The charts in the preceding animation were all produced from the following tabular result:

Tabular data

Start by setting your X and Y axis values. The visualization preview updates automatically; you don’t need to save the visualization to see how a change affects its appearance.

If the Y-Axis field is a numeric type, set the drop-down next to Y Axis to the type of aggregation to use: Sum (the default), Average, Count, Count Distinct, Max, Min, or Median. If the Y-Axis field is a string type, set the drop-down next to the desired aggregation: Count or Count Distinct.

Tabs in the visualization editor screen give you fine-grained control over the rest of chart.

Use the X Axis and Y Axis tabs to modify the axes ranges and labels.

Use the Series tab to change your data aliases, z-index behavior, assign traces between the left- and right- Y axes. It also lets you combine different trace forms on one chart, like in the following chart.

Series tab

Use the Colors tab to change the appearance of the traces on your charts.

Use the Data Labels to configure what displays when you hover your mouse over a chart.

Grouping

Use the Group by setting to generate multiple traces against the same X and Y axes. This setting groups records into distinct traces instead of drawing one line.

As shown in the following example, the grouping column is used to sort (x,y) pairs together.

Group by example

Note

Use the Group by column for melted data sets. Use multiple Y-columns for pivoted data sets. It’s possible to use a Group by column in a visualization with multiple Y-columns.

Stacking

You can “stack” Y axis values on top of one another. The name is borrowed from stacked bar charts, but it can be useful with area charts as well. The following image shows the same data, unstacked on the left and stacked on the right.

Stacking

Each Y axis value is displayed as the sum of itself and the Y values “beneath” it.

Note

Stacking and grouping are related. You won’t stack data unless you have also grouped it.

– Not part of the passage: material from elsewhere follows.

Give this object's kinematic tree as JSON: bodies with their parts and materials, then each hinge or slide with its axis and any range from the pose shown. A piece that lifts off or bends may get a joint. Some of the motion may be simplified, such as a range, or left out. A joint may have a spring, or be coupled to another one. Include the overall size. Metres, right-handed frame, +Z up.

You can use the Series tab to control the order in which traces are stacked. Stacking is available only for line, bar, and area charts.

Error bars

For certain chart types, you can add error bars around your data points by using values from your table.

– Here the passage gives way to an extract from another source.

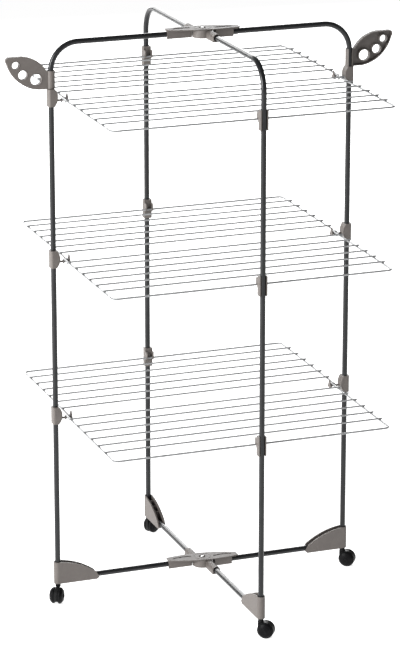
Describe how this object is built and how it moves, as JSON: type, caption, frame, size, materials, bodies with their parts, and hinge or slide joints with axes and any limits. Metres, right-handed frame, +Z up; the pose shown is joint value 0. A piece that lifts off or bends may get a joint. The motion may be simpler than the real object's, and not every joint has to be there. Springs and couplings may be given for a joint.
{
  "type": "clothes drying rack",
  "caption": "Folding tower clothes drying rack: two crossed tube frames on casters carry levels of drop-down wire half shelves, with leaf-shaped hanger wings.",
  "frame": {"origin": "on the floor under the vertical axis about which the two frames cross", "axes": "+Z up, +X along the main frame from the left post to the right post, +Y along the cross frame from front to back"},
  "size_m": [0.9592, 0.7906, 1.3952],
  "materials": {
    "tube_paint": "semi-gloss anthracite",
    "wire_coat": "smooth pale grey coat",
    "taupe_plastic": "fine matte",
    "black_plastic": "satin black",
    "rivet_steel": "bright"
  },
  "bodies": {
    "main_frame": {"left_post": "tube_paint", "left_arch": "tube_paint", "left_base_tube": "tube_paint", "left_corner": "taupe_plastic", "right_post": "tube_paint", "right_arch": "tube_paint", "right_base_tube": "tube_paint", "right_corner": "taupe_plastic", "base_hub_cover": "taupe_plastic", "crown_hub_cover": "taupe_plastic", "base_rivet": "rivet_steel", "crown_rivet": "rivet_steel", "left_hinge_low": "taupe_plastic", "left_hinge_mid": "taupe_plastic", "left_hinge_top": "taupe_plastic", "right_hinge_low": "taupe_plastic", "right_hinge_mid": "taupe_plastic", "right_hinge_top": "taupe_plastic"},
    "cross_frame": {"front_post": "tube_paint", "front_arch": "tube_paint", "front_base_tube": "tube_paint", "front_corner": "taupe_plastic", "back_post": "tube_paint", "back_arch": "tube_paint", "back_base_tube": "tube_paint", "back_corner": "taupe_plastic", "base_hub_drum": "taupe_plastic", "crown_hub_drum": "taupe_plastic", "front_clip_low": "taupe_plastic", "front_clip_mid": "taupe_plastic", "front_clip_top": "taupe_plastic", "back_clip_low": "taupe_plastic", "back_clip_mid": "taupe_plastic", "back_clip_top": "taupe_plastic"},
    "front_shelf_low": {"front_loop_low": "wire_coat", "front_rods_low": "wire_coat"},
    "front_shelf_mid": {"front_loop_mid": "wire_coat", "front_rods_mid": "wire_coat"},
    "front_shelf_top": {"front_loop_top": "wire_coat", "front_rods_top": "wire_coat"},
    "back_shelf_low": {"back_loop_low": "wire_coat", "back_rods_low": "wire_coat"},
    "back_shelf_mid": {"back_loop_mid": "wire_coat", "back_rods_mid": "wire_coat"},
    "back_shelf_top": {"back_loop_top": "wire_coat", "back_rods_top": "wire_coat"},
    "left_wing_body": {"left_wing": "taupe_plastic"},
    "right_wing_body": {"right_wing": "taupe_plastic"},
    "left_caster_body": {"left_caster": "black_plastic"},
    "left_wheel_pair": {"left_wheels": "black_plastic"},
    "right_caster_body": {"right_caster": "black_plastic"},
    "right_wheel_pair": {"right_wheels": "black_plastic"},
    "front_caster_body": {"front_caster": "black_plastic"},
    "front_wheel_pair": {"front_wheels": "black_plastic"},
    "back_caster_body": {"back_caster": "black_plastic"},
    "back_wheel_pair": {"back_wheels": "black_plastic"}
  },
  "joints": [
    {"name": "frame_fold", "type": "hinge", "parent": "main_frame", "child": "cross_frame", "pos_m": [0, 0, 0.7], "axis": [0, 0, -1], "range_deg": [0, 82]},
    {"name": "front_shelf_low_hinge", "type": "hinge", "parent": "main_frame", "child": "front_shelf_low", "pos_m": [0, 0, 0.4727], "axis": [1, 0, 0], "range_deg": [0, 90.2]},
    {"name": "front_shelf_mid_hinge", "type": "hinge", "parent": "main_frame", "child": "front_shelf_mid", "pos_m": [0, 0, 0.8604], "axis": [1, 0, 0], "range_deg": [0, 90.2]},
    {"name": "front_shelf_top_hinge", "type": "hinge", "parent": "main_frame", "child": "front_shelf_top", "pos_m": [0, 0, 1.2487], "axis": [1, 0, 0], "range_deg": [0, 90.2]},
    {"name": "back_shelf_low_hinge", "type": "hinge", "parent": "main_frame", "child": "back_shelf_low", "pos_m": [0, 0, 0.4727], "axis": [-1, 0, 0], "range_deg": [0, 90.2]},
    {"name": "back_shelf_mid_hinge", "type": "hinge", "parent": "main_frame", "child": "back_shelf_mid", "pos_m": [0, 0, 0.8604], "axis": [-1, 0, 0], "range_deg": [0, 90.2]},
    {"name": "back_shelf_top_hinge", "type": "hinge", "parent": "main_frame", "child": "back_shelf_top", "pos_m": [0, 0, 1.2487], "axis": [-1, 0, 0], "range_deg": [0, 90.2]},
    {"name": "left_wing_swing", "type": "hinge", "parent": "main_frame", "child": "left_wing_body", "pos_m": [-0.37, 0.01, 1.3], "axis": [0, 0, -1], "range_deg": [0, 90]},
    {"name": "right_wing_swing", "type": "hinge", "parent": "main_frame", "child": "right_wing_body", "pos_m": [0.37, -0.01, 1.3], "axis": [0, 0, -1], "range_deg": [0, 90]},
    {"name": "left_caster_swivel", "type": "hinge", "parent": "main_frame", "child": "left_caster_body", "pos_m": [-0.37, 0.01, 0.0435], "axis": [0, 0, 1], "continuous": true},
    {"name": "left_wheel_spin", "type": "hinge", "parent": "left_caster_body", "child": "left_wheel_pair", "pos_m": [-0.37689, -0.00103, 0.02], "axis": [0.848, -0.5299, 0], "continuous": true},
    {"name": "right_caster_swivel", "type": "hinge", "parent": "main_frame", "child": "right_caster_body", "pos_m": [0.37, -0.01, 0.0435], "axis": [0, 0, 1], "continuous": true},
    {"name": "right_wheel_spin", "type": "hinge", "parent": "right_caster_body", "child": "right_wheel_pair", "pos_m": [0.38052, -0.01764, 0.02], "axis": [0.5878, 0.809, 0], "continuous": true},
    {"name": "front_caster_swivel", "type": "hinge", "parent": "cross_frame", "child": "front_caster_body", "pos_m": [0.01, -0.368, 0.0435], "axis": [0, 0, 1], "continuous": true},
    {"name": "front_wheel_spin", "type": "hinge", "parent": "front_caster_body", "child": "front_wheel_pair", "pos_m": [0.02052, -0.37564, 0.02], "axis": [0.5878, 0.809, 0], "continuous": true},
    {"name": "back_caster_swivel", "type": "hinge", "parent": "cross_frame", "child": "back_caster_body", "pos_m": [-0.01, 0.368, 0.0435], "axis": [0, 0, 1], "continuous": true},
    {"name": "back_wheel_spin", "type": "hinge", "parent": "back_caster_body", "child": "back_wheel_pair", "pos_m": [0.00126, 0.3745, 0.02], "axis": [-0.5, 0.866, 0], "continuous": true}
  ],
  "couplings": [
    {"joint": "front_shelf_low_hinge", "follows": "frame_fold", "ratio": 1.0976},
    {"joint": "front_shelf_mid_hinge", "follows": "frame_fold", "ratio": 1.0976},
    {"joint": "front_shelf_top_hinge", "follows": "frame_fold", "ratio": 1.0976},
    {"joint": "back_shelf_low_hinge", "follows": "frame_fold", "ratio": 1.0976},
    {"joint": "back_shelf_mid_hinge", "follows": "frame_fold", "ratio": 1.0976},
    {"joint": "back_shelf_top_hinge", "follows": "frame_fold", "ratio": 1.0976}
  ]
}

  • Error bars are always symmetrical. The distance above and below a given (x,y) pair is always the same.

  • Errors are the same color as their target trace.

  • Errors are shown for all traces or no traces. You cannot configure them to appear on some traces and not others.

  • The values in your errors column are charted on the same axis as their associated trace. This means your error values must be absolute. You cannot, for example, have errors expressed in percentages for Y values expressed in hundreds.

Error bars

Errors are not aggregated when you stack records; an error bar will be shown for each trace. You can work around this by only providing non-zero error values for those records where the error should be displayed prominently. In the preceding example a flat error bar is shown at every trace point, but only the Paid trace error bars have any length.

Chart types

Each chart type is useful for certain kinds of presentation. You can mix and match multiple types on the same chart as needed:

  • Line: presents change in one or more metrics over time.

  • Bar: presents change in metrics over time or to show proportionality, like a pie chart. You can combine bar charts using stacking.

  • Combo: combines line and bar charts to present changes over time with proportionality.

  • Area: combines the line and bar chart to show how one or more groups’ numeric values change over the progression of a second variable, typically that of time. They are often used to show sales funnel changes through time. You can combine area charts using stacking.

  • Pie: shows proportionality between metrics. They are not meant for conveying time series data.

  • Scatter: excels at showing many groups of data points. A scatter chart is just like a line plot, but without the connecting lines. A scatter chart is more precise but less useful for time series data.

    Scatter charts are necessary for visualizations where some groups appear just once. The line chart does not display singleton values because it can only show data where two or more points are present. One option is to force singletons into scatter type on the Series tab of the visualization editor while keeping other traces in line type.

    Scatter charts do not support aggregation in the visualization.

  • Bubble: are scatter charts where the size of each point marker reflects a relevant metric.

    Bubble charts do not support aggregation in the visualization.

  • Heatmap: blend features of bar charts, stacking, and bubble charts. You can choose from several built-in color schemes. A heatmap cannot be grouped since the entire chart is one trace.

  • Box: automatically show the distribution of data points across grouped categories.

    Box charts do not support aggregation in the visualization.

Temporarily hide or show only a series

To hide a series in a visualization, click the series in the legend. To show the series again, click it again in the legend.

To show only a single series, double-click the series in the legend. To show other series, click each one.

Common mistakes

Multiple records per X-axis value

Databricks SQL can make some obscure shapes if your query returns two or more rows with the same X axis value. This often happens in SQL if you unintentionally JOIN a table with a one-to-many relationship.

Double entries

In this example a vertical line is drawn because there are two records for 1 January. You can resolve this by filtering out the doubled entries on the X axis or revise the query to include the grouping field, as shown in the following image.

Filter double entries

Unordered X-axis records

Databricks SQL automatically determines most common X axis scales: timestamps, linear, and logarithms. If it can’t parse your X column into an ordered series, it falls back to treating each X value as a “category”. This can have mixed results:

Unordered x-axis

If you see shapes you don’t expect you can check whether your X axis has been sorted on the X Axis tab. Toggle the Sort Values option. If Sort Values is disabled, Databricks SQL retains the ordering of the source query.

Sort values

These two charts come from the same base data. The only difference is whether or not Databricks SQL sorted the X axis values.